Some families have only one child nowadays and others have two, three or even more children. In my opinion, both kinds of families have some advantages and disadvantages. On the other hand, if you are an only child in a family, you don"t have to share your room with anybody else. What is more, your parents give all their love and care only to you. On the other hand, if you have a brother or a sister, you have some to play with or to talk to, and you"ll never feel bored. Furthermore, if you get into trouble, you have someone to help you or give some advice. As for me, I"m an only child in my family, but I think that having a brother or a sister is an amazing feeling, because you know that you won"t be lonely in any case and you have someone to share your thoughts and feelings.

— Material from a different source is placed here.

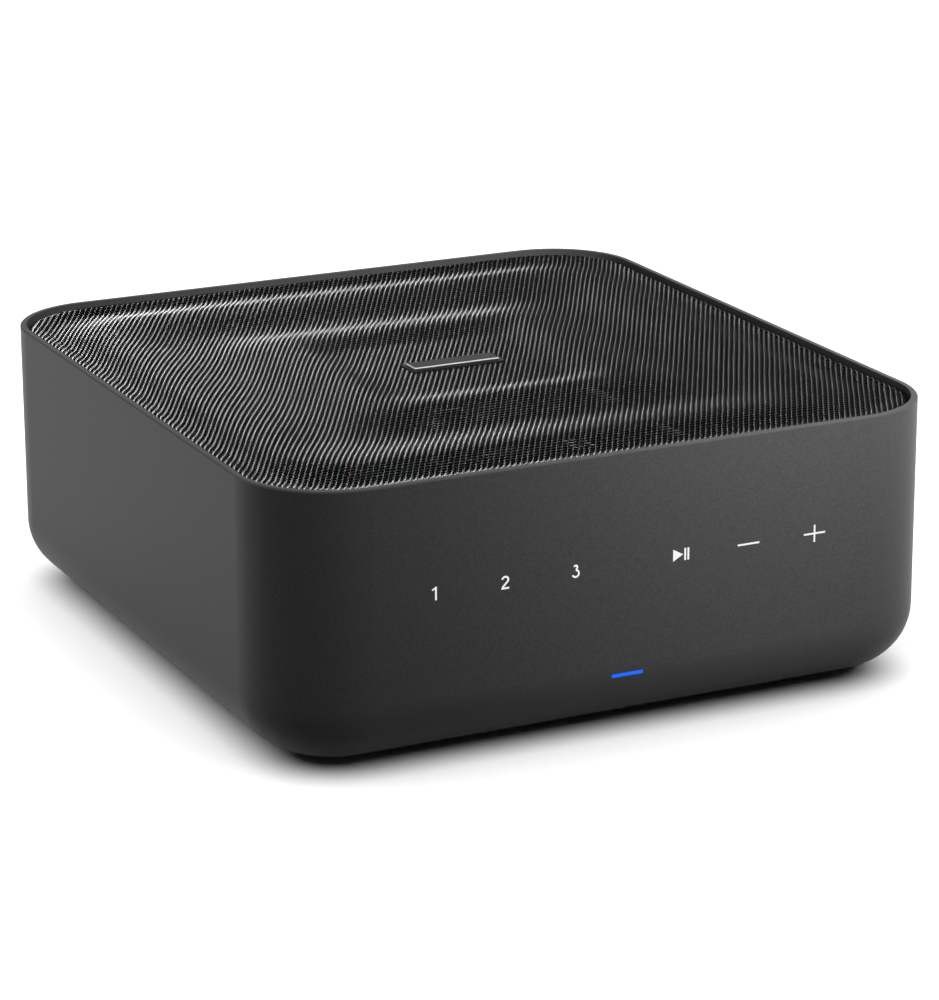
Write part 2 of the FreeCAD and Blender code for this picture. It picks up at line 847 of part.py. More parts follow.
def make_housing():
    outer_y = (middle - S.shell_depth / 2, middle + S.shell_depth / 2)
    body, rounded = rounded_tub(
        "housing_outside", (-side, side), outer_y, (low, rim), S.corner_radius, S.bottom_radius
    )
    soften(body, "Chamfer", rounded, S.rim_bevel, at_level(rim.number))
    hollow, _ = rounded_tub(
        "housing_hollow",
        (-inner_side, inner_side),
        (inner_front, inner_back),
        (ledge_top, rim + S.wall),
        S.corner_radius - S.wall,
        S.bottom_radius - S.wall,
    )
    tub = carve("housing_tub", body, hollow)
    window_outer = upright_plate(
        "window_collar",
        (-window_half - S.window_wall, window_half + S.window_wall),
        (panel_back - S.flange_thickness, inner_back + S.wall / 2),
        (window_low - S.window_wall, window_high + S.window_wall),
        S.window_corner + S.window_wall,
    )
    added = [window_outer]
    for number, (sign, y) in enumerate(SIDE_POSTS):
        inside, embedded = inner_side - S.post_depth, inner_side + S.wall / 2
        x = (-embedded, -inside) if sign < 0 else (inside, embedded)
        added.append(block(f"side_post_{number}", x, span(y, S.post_width), (S.post_foot, frame_seat)))
    for number, x in enumerate(BRACKETS):
        bracket_z = (frame_seat - S.bracket_height, frame_seat)
        front_y = (front + S.wall / 2, inner_front + S.post_depth)
        back_y = (inner_back - S.post_depth, back - S.wall / 2)
        back_z = (window_high + S.window_wall / 2, frame_seat)
        added.append(block(f"front_bracket_{number}", span(x, S.post_width), front_y, bracket_z))
        added.append(block(f"back_bracket_{number}", span(x, S.post_width), back_y, back_z))
    for number, (x, y) in enumerate(BASE_SCREWS):
        boss_z = (plate_top, ledge_top + S.boss_rise)
        added.append(rod(f"base_boss_{number}", S.boss_radius, x, y, boss_z))
    for number, x in enumerate(TOUCH_SCREWS):
        boss_y = (front + S.wall / 2, guide_back)
        added.append(rod(f"touch_boss_{number}", S.touch_boss_radius, x, boss_y, mark_z))
    solid = join("housing_solid", tub, *added)

    rebate_y = (middle - rebate_half_y, middle + rebate_half_y)
    ledge_y = (rebate_y[0] + S.ledge_width, rebate_y[1] - S.ledge_width)
    cuts = [
        rounded_plate("rebate", (-rebate_half_x, rebate_half_x), rebate_y, (low, plate_top), S.rebate_corner),
        rounded_plate(
            "ledge_opening",
            (S.ledge_width - rebate_half_x, rebate_half_x - S.ledge_width),
            ledge_y,
            (low, ledge_top + S.boss_rise),
            S.rebate_corner,
        ),
        upright_plate(
            "window",
            (-window_half, window_half),
            (panel_back, back + S.wall),
            (window_low, window_high),
            S.window_corner,
        ),
        upright_plate(
            "window_mouth",
            (-window_half + S.flange_width, window_half - S.flange_width),
            (panel_back - S.flange_thickness - S.wall, back + S.wall),
            (window_low + S.flange_width, window_high - S.flange_width),
            S.window_corner,
        ),
        block("light_slot", span(0, S.light_length), (front - S.wall, inner_front + S.wall), light_range),
    ]
    for number, (x, y) in enumerate(FRAME_SCREWS):
        hole_z = (frame_seat - S.bracket_height, frame_seat + S.wall)
        is_back = number >= len(FRAME_SCREWS) - len(BRACKETS)
        if is_back:
            hole_z = (window_high + S.window_wall, frame_seat + S.wall)
        cuts.append(rod(f"frame_hole_{number}", S.small_screw_radius + S.screw_fit, x, y, hole_z))
    for number, (x, y) in enumerate(BASE_SCREWS):
        hole_z = (low, ledge_top + S.boss_rise)
        cuts.append(rod(f"base_hole_{number}", S.screw_radius + S.screw_fit, x, y, hole_z))
    for number, (x, z) in enumerate(PANEL_SCREWS):
        hole_y = (panel_back - S.flange_thickness - S.wall, panel_back + S.wall)
        cuts.append(rod(f"panel_hole_{number}", S.small_screw_radius + S.screw_fit, x, hole_y, z))
    for number, x in enumerate(TOUCH_SCREWS):
        hole_y = (inner_front + S.screw_fit, guide_back + S.wall)
        cuts.append(rod(f"touch_hole_{number}", S.small_screw_radius + S.screw_fit, x, hole_y, mark_z))
    cuts.extend(solid_feature(f"mark_cut_{number}", mark) for number, mark in enumerate(MARKS))
    keep(carve("housing_shell", solid, *cuts), "housing_shell")


# Base plate with its vents and standoffs, and the feet


def board_corners(x, y, inset):
    return [(cx, cy) for cx in (x[0] + inset, x[1] - inset) for cy in (y[0] + inset, y[1] - inset)]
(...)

There are a lot of problems and conflicts that appear between teenagers and their parents because because they don"t understand each other. Generation gap will always exist not only because teenagers and their parents enjoy listening to different kinds of music. A lot of things are different: tastes, manners, behaviour and the stuff like that. Some parents don"t want to understand modern views, ideals and system of values so teens are afraid to tell them about their private life. Another reason for the generation gap, in my opinion, is that parents want their children to be clever and learn harder. They are always nagging when their children do badly at school. They make teens do their homework, though sometimes it is unnecessary. Parents don"t want to understand that there can be more important things than good marks in the school-leaving certificate. I believe it is necessary to bridge the generation gap and the only way to do it is for parents and children to speak frankly to each other and try to come to an agreement.

As for me, although I"m an only child, I don"t feel lonely because my parents always love and take care of me. What is more, we often discuss my problems together. Of course, sometimes I have arguments with my family but despite all our disagreements we always help each other. Everyone in my family is my best friend and I love my family very much.

QUESTIONS

  1. Why are family relations so important for us?
  2. How many children would you like to have in the future? Why?
  3. Do you have any problems in your family? Why?
  4. Do your relatives help you to solve your problems?
  5. Do you always follow your parents" advice? Why?